» Dataset section
·····
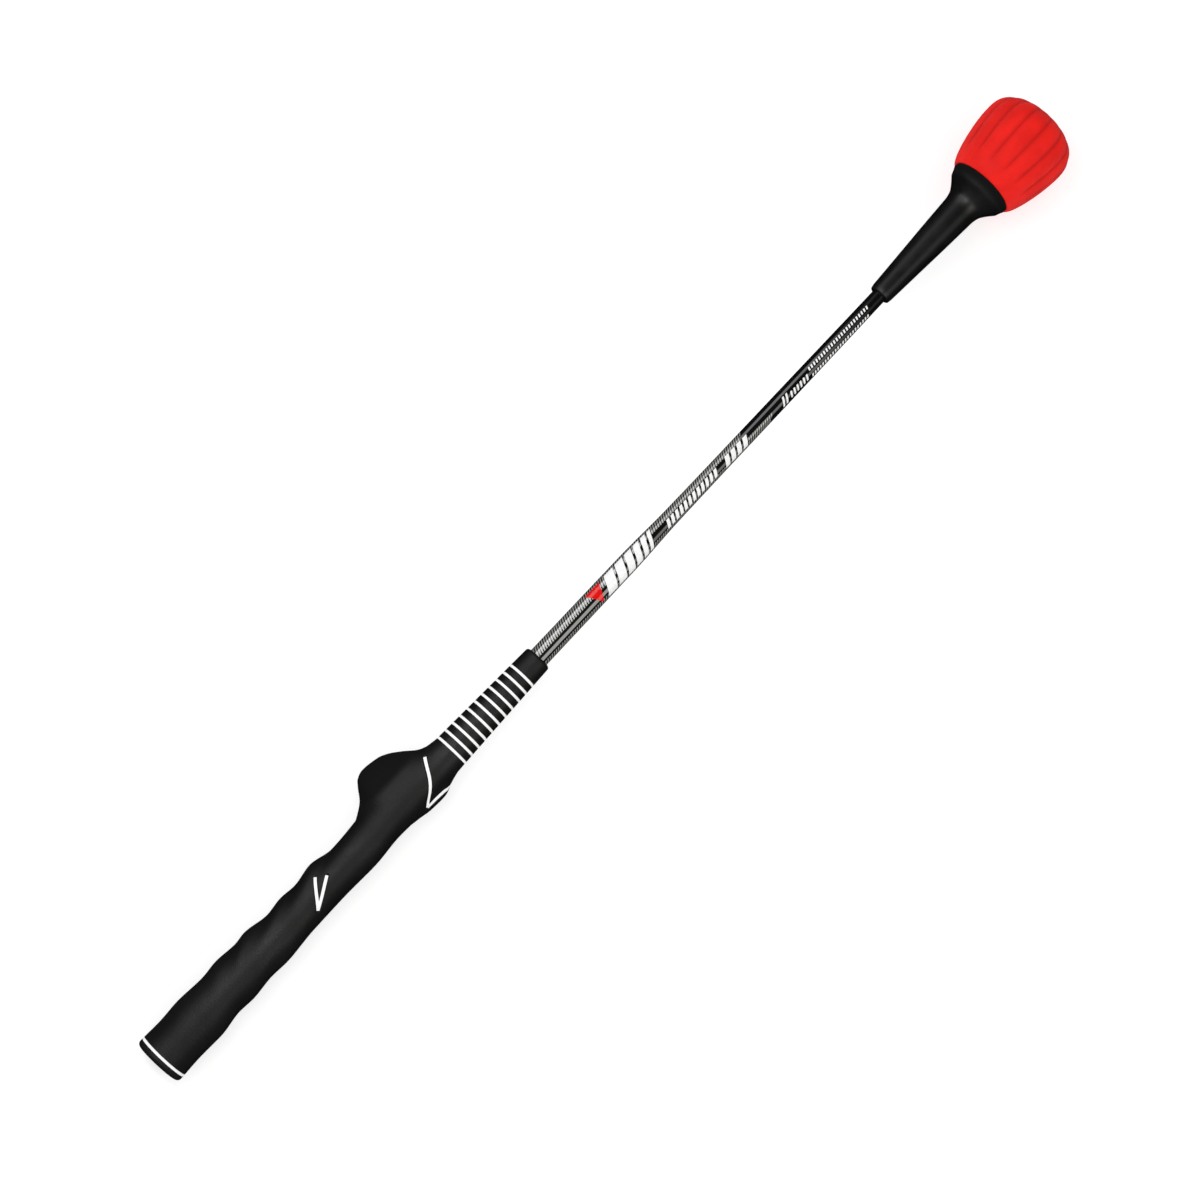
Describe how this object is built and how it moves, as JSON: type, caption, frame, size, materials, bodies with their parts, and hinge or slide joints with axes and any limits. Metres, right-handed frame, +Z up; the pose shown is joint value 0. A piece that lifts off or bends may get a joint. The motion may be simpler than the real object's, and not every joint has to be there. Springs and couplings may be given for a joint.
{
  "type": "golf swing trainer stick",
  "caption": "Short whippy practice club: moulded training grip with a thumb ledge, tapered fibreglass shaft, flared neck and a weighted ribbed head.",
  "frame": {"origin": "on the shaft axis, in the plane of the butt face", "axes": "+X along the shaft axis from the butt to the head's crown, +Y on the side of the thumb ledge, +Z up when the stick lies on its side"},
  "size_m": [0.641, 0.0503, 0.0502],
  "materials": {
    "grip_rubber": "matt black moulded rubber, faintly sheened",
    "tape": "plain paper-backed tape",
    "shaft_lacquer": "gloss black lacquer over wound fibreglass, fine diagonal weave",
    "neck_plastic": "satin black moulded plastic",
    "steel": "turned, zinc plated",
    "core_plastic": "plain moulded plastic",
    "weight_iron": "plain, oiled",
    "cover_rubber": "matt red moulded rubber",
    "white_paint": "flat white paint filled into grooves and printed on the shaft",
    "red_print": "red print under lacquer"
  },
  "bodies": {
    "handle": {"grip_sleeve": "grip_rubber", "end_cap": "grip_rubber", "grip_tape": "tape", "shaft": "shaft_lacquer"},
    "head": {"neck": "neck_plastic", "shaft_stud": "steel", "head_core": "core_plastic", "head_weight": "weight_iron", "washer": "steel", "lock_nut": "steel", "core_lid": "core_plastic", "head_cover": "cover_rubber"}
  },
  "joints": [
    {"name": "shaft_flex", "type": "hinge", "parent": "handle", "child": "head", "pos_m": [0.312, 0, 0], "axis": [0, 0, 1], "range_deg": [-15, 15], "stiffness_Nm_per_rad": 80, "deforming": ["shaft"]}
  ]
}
·····
» Set task
Go through the material above line by line and copy it exactly.

» Answer to the task
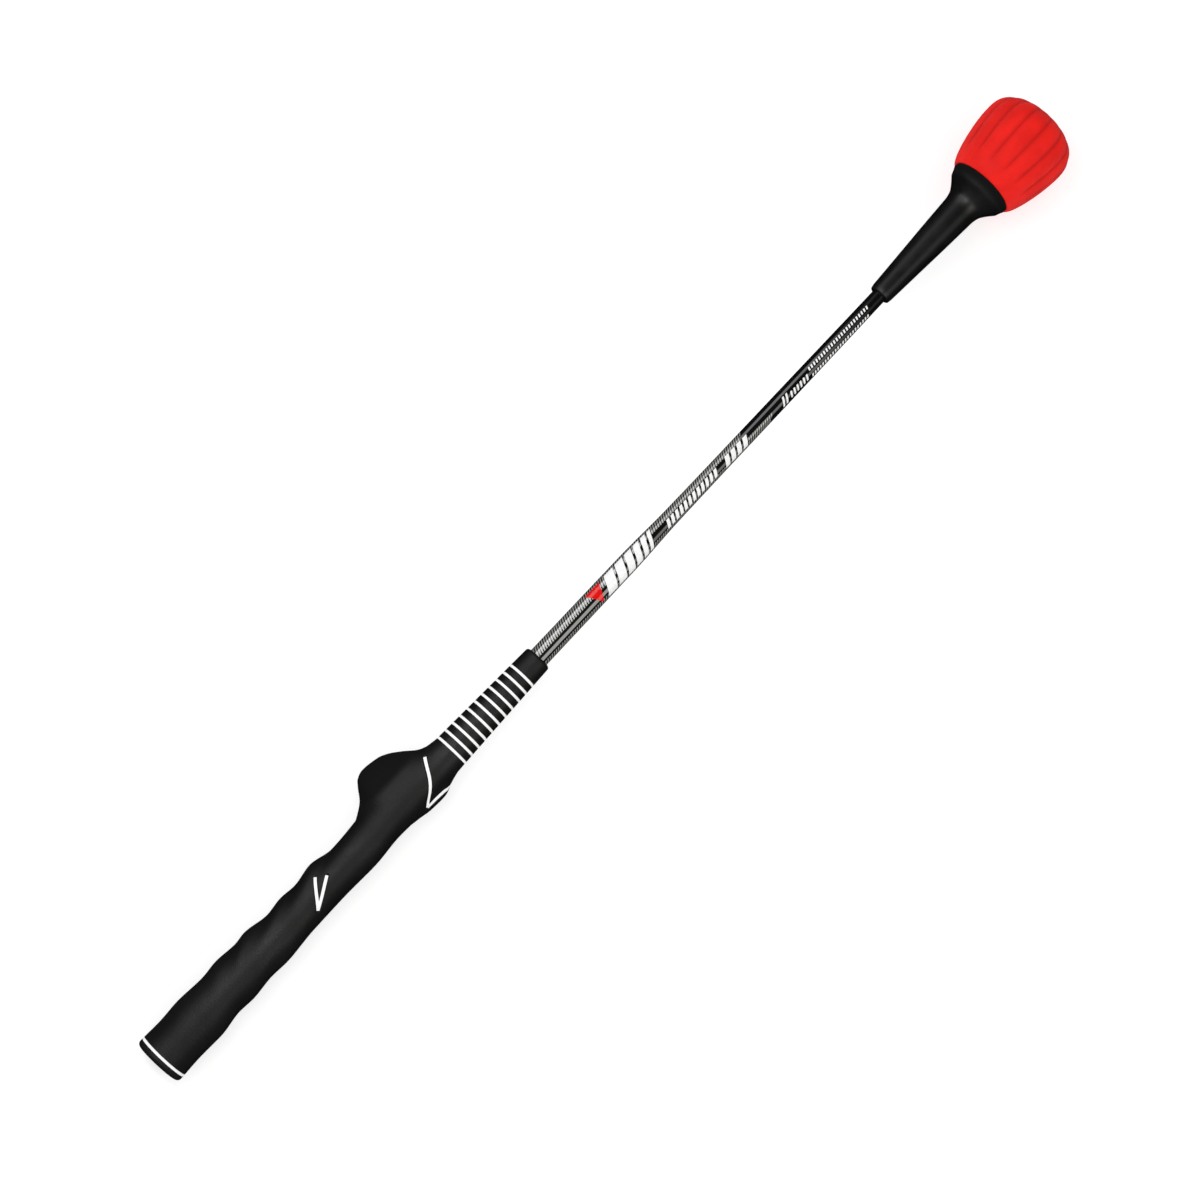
Describe how this object is built and how it moves, as JSON: type, caption, frame, size, materials, bodies with their parts, and hinge or slide joints with axes and any limits. Metres, right-handed frame, +Z up; the pose shown is joint value 0. A piece that lifts off or bends may get a joint. The motion may be simpler than the real object's, and not every joint has to be there. Springs and couplings may be given for a joint.
{
  "type": "golf swing trainer stick",
  "caption": "Short whippy practice club: moulded training grip with a thumb ledge, tapered fibreglass shaft, flared neck and a weighted ribbed head.",
  "frame": {"origin": "on the shaft axis, in the plane of the butt face", "axes": "+X along the shaft axis from the butt to the head's crown, +Y on the side of the thumb ledge, +Z up when the stick lies on its side"},
  "size_m": [0.641, 0.0503, 0.0502],
  "materials": {
    "grip_rubber": "matt black moulded rubber, faintly sheened",
    "tape": "plain paper-backed tape",
    "shaft_lacquer": "gloss black lacquer over wound fibreglass, fine diagonal weave",
    "neck_plastic": "satin black moulded plastic",
    "steel": "turned, zinc plated",
    "core_plastic": "plain moulded plastic",
    "weight_iron": "plain, oiled",
    "cover_rubber": "matt red moulded rubber",
    "white_paint": "flat white paint filled into grooves and printed on the shaft",
    "red_print": "red print under lacquer"
  },
  "bodies": {
    "handle": {"grip_sleeve": "grip_rubber", "end_cap": "grip_rubber", "grip_tape": "tape", "shaft": "shaft_lacquer"},
    "head": {"neck": "neck_plastic", "shaft_stud": "steel", "head_core": "core_plastic", "head_weight": "weight_iron", "washer": "steel", "lock_nut": "steel", "core_lid": "core_plastic", "head_cover": "cover_rubber"}
  },
  "joints": [
    {"name": "shaft_flex", "type": "hinge", "parent": "handle", "child": "head", "pos_m": [0.312, 0, 0], "axis": [0, 0, 1], "range_deg": [-15, 15], "stiffness_Nm_per_rad": 80, "deforming": ["shaft"]}
  ]
}